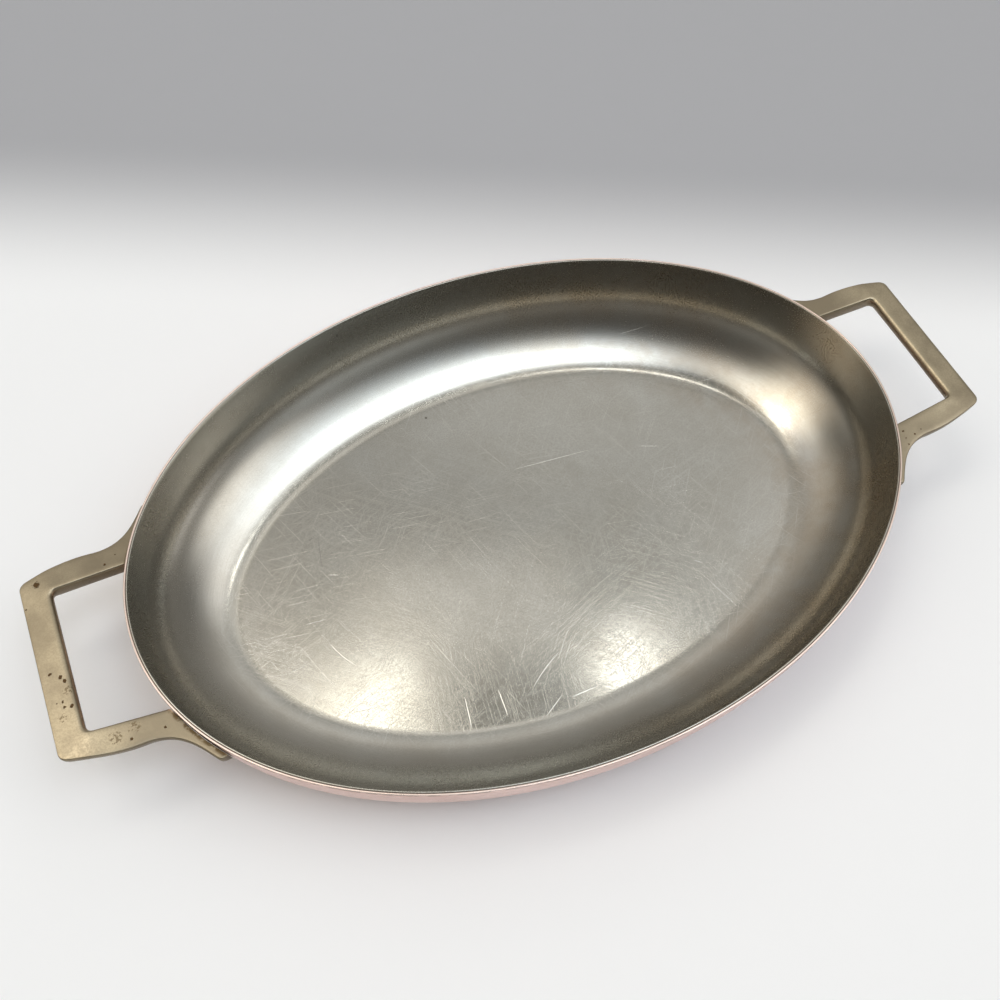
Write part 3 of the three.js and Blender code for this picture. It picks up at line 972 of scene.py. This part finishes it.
leftPits = [
    {"at": (36, 585), "radius": 1.3 * mm},
    {"at": (26, 610), "radius": 0.4 * mm},
    {"at": (49.8, 674.7), "radius": 0.65 * mm},
    {"at": (60.5, 677), "radius": 0.8 * mm},
    {"at": (64.5, 681), "radius": 0.7 * mm},
    {"at": (62.5, 702), "radius": 0.55 * mm},
    {"at": (64.5, 707), "radius": 0.6 * mm},
    {"at": (71.7, 706), "radius": 0.7 * mm},
    {"at": (56.7, 704), "radius": 0.25 * mm},
    {"at": (104.6, 564.5), "radius": 0.5 * mm},
    {"at": (115, 554.5), "radius": 0.25 * mm},
    {"at": (165.4, 727), "radius": 0.5 * mm},
    {"at": (131.7, 739), "radius": 0.6 * mm},
]
leftSmears = [
    {"at": (134.7, 727), "radius": 2.2 * mm},
    {"at": (115.6, 737.5), "radius": 2.5 * mm},
    {"at": (63, 719), "radius": 1.6 * mm},
    {"at": (68, 690), "radius": 1.8 * mm},
]
rightPits = [
    {"at": (903, 431), "radius": 0.5 * mm},
    {"at": (909, 444), "radius": 0.35 * mm},
    {"at": (915, 434), "radius": 0.4 * mm},
    {"at": (921, 429), "radius": 0.3 * mm},
    {"at": (906, 438), "radius": 0.3 * mm},
]


def makeBrass(leftHandle, rightHandle):
    finish = brassFinish
    material, tree, shader, place = startMaterial("cast brass")
    cloud = useGroup(tree, tarnish, Vector=place, **finish["cloud"])["Mask"]
    reach = calc(tree, "ABSOLUTE", separate(tree, place)["X"])
    # painted shade: the legs are darker, fading out towards the grip
    legShade = fade(tree, reach, halfLength + finish["legShadeStart"], gripInner, finish["legShadeShare"], 0.0)
    everywhere, onTop = (calc(tree, "MULTIPLY", cloud, share) for share in finish["cloudShares"])
    # tarnish, together with the legs' painted shade
    cloud = calc(tree, "MAXIMUM", everywhere, calc(tree, "ADD", legShade, onTop))
    flecks = fade(tree, noise(tree, place, **finish["flecks"]), *finish["fleckRange"])
    wearAndHighlight = useGroup(tree, edgeWearAndHighlight, Vector=place)
    grit = noise(tree, place, **finish["grit"])
    pits = calc(tree, "MAXIMUM", spotMarks(tree, place, leftHandle, leftPits),
                spotMarks(tree, place, rightHandle, rightPits))
    smears = calc(tree, "MULTIPLY", spotMarks(tree, place, leftHandle, leftSmears), flecks,
                  finish["fleckShare"])
    base = mixColour(tree, cloud, finish["colour"], finish["dullColour"])
    gritted = fade(tree, grit, *finish["gritRange"], 0.0, finish["gritCover"])
    base = mixColour(tree, gritted, base, finish["dullColour"])
    # rubbed edges made lighter: wear and a painted highlight
    base = mixColour(tree, wearAndHighlight["Edges"], base, finish["rubbedHighlightColour"])
    # painted shade on the faces that look sideways or down
    facing = separate(tree, addNode(tree, "ShaderNodeNewGeometry").outputs["Normal"])["Z"]
    upright = fade(tree, facing, *finish["sideNormals"], finish["sideShade"], 0.0)
    radius = useGroup(tree, brushing, Vector=place)["Radius"]
    # dirt and painted shade in the crevice where the feet meet the wall
    broken = fade(tree, noise(tree, place, **finish["creviceBreaks"]), *finish["creviceRange"])
    crevice = calc(tree, "MULTIPLY", fade(tree, radius, *finish["creviceRadii"], 1.0, 0.0), broken)
    # dirt and painted shade together: darkened hollows, smears, the crevice and the undersides
    dirtAndShade = calc(tree, "MAXIMUM", wearAndHighlight["Hollows"], smears, crevice, upright)
    base = mixColour(tree, dirtAndShade, base, finish["dirtAndShadeColour"])
    base = mixColour(tree, pits, base, finish["pitColour"])
    rough = fade(tree, grit, *finish["gritSpread"], *finish["roughness"])
    rough = calc(tree, "ADD", rough, calc(tree, "MULTIPLY", pits, finish["pitRoughness"]))
    relief = calc(tree, "SUBTRACT", calc(tree, "MULTIPLY", grit, finish["gritRelief"]),
                  calc(tree, "MULTIPLY", pits, finish["pitRelief"]))
    finishMaterial(tree, shader, base, rough, relief, finish["bumpDepth"])
    return material


def dress(piece, material):
    piece.data.materials.clear()
    piece.data.materials.append(material)


def dressPan():
    bpy.context.view_layer.update()
    dress(steelBowl, makeSteel(steelBowl))
    dress(copperShell, makeCopper())
    brass = makeBrass(leftHandle, rightHandle)
    dress(leftHandle, brass)
    dress(rightHandle, brass)
    for name in ("right_rear_pin", "right_front_pin", "left_front_pin", "left_rear_pin"):
        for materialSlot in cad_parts[name].material_slots:
            materialSlot.link = "OBJECT"
            materialSlot.material = brass
    print("materials ready")


dressPan()


# Floor, which greys off into the distance behind the pan
floorLook = {
    "size": 12.0,
    "drop": 0.2 * mm,
    "colour": colour(0.925, 0.935, 0.955),
    "farColour": colour(0.395, 0.40, 0.425),
    "greySets": (0.335, 0.455),            # from under the camera along its view
    "greyEnds": (0.64, 1.1),
    "speckColour": colour(0.7, 0.7, 0.72),
    "specks": {"scale": 60.0, "detail": 2.0},
    "speckCover": 0.02,
    "roughness": 0.6,
}


def makeFloor():
    look = floorLook
    bm = bmesh.new()
    bmesh.ops.create_grid(bm, x_segments=1, y_segments=1, size=look["size"])
    bmesh.ops.translate(bm, verts=bm.verts, vec=(0, 0, -look["drop"]))
    material, tree, shader, place = startMaterial("pale table", metallic=0.0)
    shader.inputs["Roughness"].default_value = look["roughness"]
    turn = math.radians(cameraPlace["turn"])
    ahead = Vector((math.sin(turn), math.cos(turn), 0))
    along = vectorCalc(tree, "DOT_PRODUCT", place, ahead)
    distance = calc(tree, "SUBTRACT", along, cameraPlace["place"].dot(ahead))
    grey = calc(tree, "MULTIPLY", fade(tree, distance, *look["greySets"]),
                fade(tree, distance, *look["greyEnds"], 1.0, 0.0))
    specks = calc(tree, "MULTIPLY", noise(tree, place, **look["specks"]), look["speckCover"])
    base = mixColour(tree, grey, look["colour"], look["farColour"])
    base = mixColour(tree, specks, base, look["speckColour"])
    tree.links.new(base, shader.inputs["Base Color"])
    floor = makeObject("table", bm)
    dress(floor, material)


makeFloor()


# Light: a dim room with bright windows and pale walls in it, and lamps above the table
def glow(azimuth, elevation, wide, tall, strength, tint):
    # An oval patch of light on the sky. Angles are in degrees, wide and tall from its middle to its edge.
    azimuth, elevation = math.radians(azimuth), math.radians(elevation)
    level = math.cos(elevation)
    toward = Vector((math.cos(azimuth) * level, math.sin(azimuth) * level, math.sin(elevation)))
    side = Vector((-math.sin(azimuth), math.cos(azimuth), 0))
    return {
        "toward": toward,
        "across": side / math.sin(math.radians(wide)),
        "up": toward.cross(side) / math.sin(math.radians(tall)),
        "strength": strength,
        "tint": tint,
    }


skyLook = {
    "backdrop": colour(0.92, 0.925, 0.94),        # what the camera sees past the floor
    "levelTint": (1.0, 0.95, 0.86),
    "levels": [(0.0, 0.03), (0.25, 0.28), (0.5, 0.15), (1.0, 0.0)],
}
# Azimuth, elevation, width, height, strength and tint
glows = [
    glow(160, 56, 24, 18, 3.2, (1.0, 0.93, 0.80)),
    glow(120, 56, 26, 20, 0.73, (1.0, 0.97, 0.95)),
    glow(60, 54, 46, 20, 0.7, (1.0, 1.0, 0.98)),
    glow(0, 56, 28, 22, 1.7, (1.0, 0.98, 0.96)),
    glow(320, 56, 28, 20, 1.8, (0.82, 0.91, 1.0)),
    glow(300, 73, 26, 20, 5.0, (0.86, 0.93, 1.0)),
    glow(180, 73, 28, 18, 1.9, (1.0, 0.95, 0.87)),
    glow(125, 73, 24, 17, 1.5, (1.0, 0.94, 0.83)),
    glow(0, 73, 28, 18, 0.8, (0.98, 1.0, 0.98)),
    glow(332, 38, 24, 18, 2.2, (1.0, 0.97, 0.93)),
    glow(60, 38, 50, 18, 0.62, (1.0, 0.97, 0.93)),
    glow(110, 38, 26, 18, 0.6, (1.0, 0.90, 0.76)),
    glow(168, 38, 26, 18, 1.4, (1.0, 0.90, 0.76)),
    glow(168, 22, 34, 16, 0.42, (1.0, 0.88, 0.72)),
    glow(300, 22, 30, 16, 0.42, (0.85, 0.94, 1.0)),
    glow(60, 22, 40, 16, 0.18, (1.0, 1.0, 1.0)),
    glow(338, 5, 24, 14, 1.4, (1.0, 0.97, 0.95)),
]
lampHeight = 1.8
lamps = [
    {"name": "warm panel", "size": (0.24, 0.16), "over": (-0.04, 0.56), "radiance": 3.6,
     "tint": (1.0, 0.97, 0.88)},
    {"name": "strip", "size": (0.5, 0.25), "over": (0.25, 0.7), "radiance": 0.7,
     "tint": (1.0, 0.97, 0.92)},
    {"name": "white panel", "size": (0.15, 0.12), "over": (0.55, 0.43), "radiance": 6.0,
     "tint": (1.0, 0.99, 0.94)},
    {"name": "key lamp", "size": (0.3, 0.3), "over": (-0.4, 0.5), "radiance": 3.4,
     "tint": (1.0, 0.98, 0.96)},
]


def skyLevels(tree, direction):
    # The plain sky under the glows, by height
    ramp = addNode(tree, "ShaderNodeValToRGB", {0: separate(tree, direction)["Z"]})
    stops = ramp.color_ramp.elements
    while len(stops) < len(skyLook["levels"]):
        stops.new(0.5)
    for stop, (position, level) in zip(stops, skyLook["levels"]):
        stop.position = position
        stop.color = colour(*(level * share for share in skyLook["levelTint"]))
    return ramp.outputs["Color"]


def makeSky():
    world = bpy.data.worlds.new("studio")
    bpy.context.scene.world = world
    world.use_nodes = True
    tree = world.node_tree
    direction = addNode(tree, "ShaderNodeTexCoord").outputs["Generated"]
    total = skyLevels(tree, direction)
    for patch in glows:
        across = vectorCalc(tree, "DOT_PRODUCT", direction, patch["across"])
        up = vectorCalc(tree, "DOT_PRODUCT", direction, patch["up"])
        away = vectorCalc(tree, "LENGTH", combine(tree, across, up))
        ahead = calc(tree, "GREATER_THAN", vectorCalc(tree, "DOT_PRODUCT", direction, patch["toward"]), 0.0)
        mask = calc(tree, "MULTIPLY", fade(tree, away, 0.0, 1.0, patch["strength"], 0.0), ahead)
        total = vectorCalc(tree, "ADD", total, scaled(tree, patch["tint"], mask))
    onCamera = addNode(tree, "ShaderNodeLightPath").outputs["Is Camera Ray"]
    total = mixColour(tree, onCamera, total, skyLook["backdrop"])
    tree.links.new(total, tree.nodes["Background"].inputs["Color"])


def makeLamps():
    for lamp in lamps:
        data = bpy.data.lights.new(lamp["name"], "AREA")
        data.shape = "RECTANGLE"
        data.size, data.size_y = lamp["size"]
        data.color = lamp["tint"]
        data.energy = lamp["radiance"] * math.pi * data.size * data.size_y
        made = bpy.data.objects.new(lamp["name"], data)
        made.location = (*lamp["over"], lampHeight)
        made.rotation_mode = "QUATERNION"
        made.rotation_quaternion = (-made.location).to_track_quat("-Z", "Y")
        bpy.context.scene.collection.objects.link(made)


makeSky()
makeLamps()
makeCamera()
bpy.context.scene.view_settings.view_transform = "Standard"
print("light ready")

========================================

State the number of lines that contain the string "materialSlot", with no other words.

● **Correct output**
3